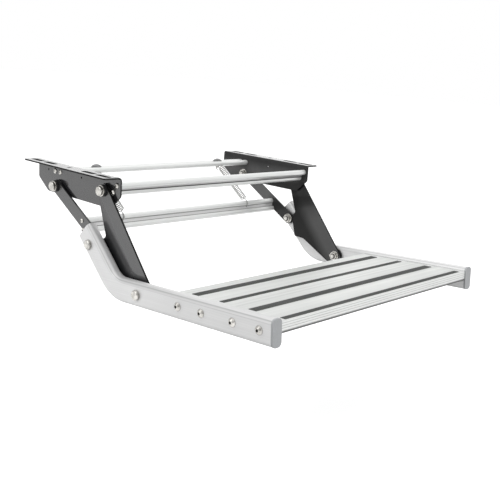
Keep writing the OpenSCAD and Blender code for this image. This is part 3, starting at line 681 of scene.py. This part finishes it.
def moulded_plastic(name, dark, light, roughness):
    """Grey or black moulding with a fine spark-eroded grain."""
    f = Finish(name, roughness=roughness[0])
    skin = f.group(GRAINED_SKIN, Grain=1300.0)
    marks = f.group(HANDLING_MARKS, Scale=30.0, Specks=0.5)
    tone = f.math("MAXIMUM", f.range(skin["Mottle"], 0.0, 0.8), marks["Speck"])
    f.colour(f.blend(tone, dark, light))
    f.rough(f.range(marks["Smudge"], *roughness))
    f.relief(skin["Height"], 0.03 * MM, 0.6)
    return f.material


def grip_rubber(name):
    """Anti-slip strip: dark grey rubber with grit and pale dust in it."""
    f = Finish(name, roughness=0.75)
    skin = f.group(GRAINED_SKIN, Grain=700.0)
    lines = f.group(DRAWN_LINES, vector=f.lying_with_tread(), Across=(12.0, 700.0, 700.0))
    marks = f.group(HANDLING_MARKS, Scale=11.0, Specks=0.8)
    tone = f.math("MAXIMUM", f.range(lines["Lines"], 0.0, 0.6), marks["Speck"])
    f.colour(f.blend(tone, (0.055, 0.058, 0.055), (0.13, 0.135, 0.13)))
    f.rough(f.range(marks["Smudge"], 0.6, 0.85))
    f.relief(skin["Height"], 0.12 * MM, 0.7)
    return f.material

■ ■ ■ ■

Write out the material from the first line to the last, exactly.

**Result:**
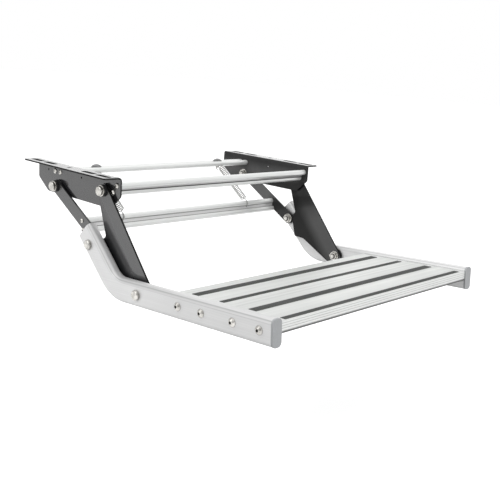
Keep writing the OpenSCAD and Blender code for this image. This is part 3, starting at line 681 of scene.py. This part finishes it.
def moulded_plastic(name, dark, light, roughness):
    """Grey or black moulding with a fine spark-eroded grain."""
    f = Finish(name, roughness=roughness[0])
    skin = f.group(GRAINED_SKIN, Grain=1300.0)
    marks = f.group(HANDLING_MARKS, Scale=30.0, Specks=0.5)
    tone = f.math("MAXIMUM", f.range(skin["Mottle"], 0.0, 0.8), marks["Speck"])
    f.colour(f.blend(tone, dark, light))
    f.rough(f.range(marks["Smudge"], *roughness))
    f.relief(skin["Height"], 0.03 * MM, 0.6)
    return f.material


def grip_rubber(name):
    """Anti-slip strip: dark grey rubber with grit and pale dust in it."""
    f = Finish(name, roughness=0.75)
    skin = f.group(GRAINED_SKIN, Grain=700.0)
    lines = f.group(DRAWN_LINES, vector=f.lying_with_tread(), Across=(12.0, 700.0, 700.0))
    marks = f.group(HANDLING_MARKS, Scale=11.0, Specks=0.8)
    tone = f.math("MAXIMUM", f.range(lines["Lines"], 0.0, 0.6), marks["Speck"])
    f.colour(f.blend(tone, (0.055, 0.058, 0.055), (0.13, 0.135, 0.13)))
    f.rough(f.range(marks["Smudge"], 0.6, 0.85))
    f.relief(skin["Height"], 0.12 * MM, 0.7)
    return f.material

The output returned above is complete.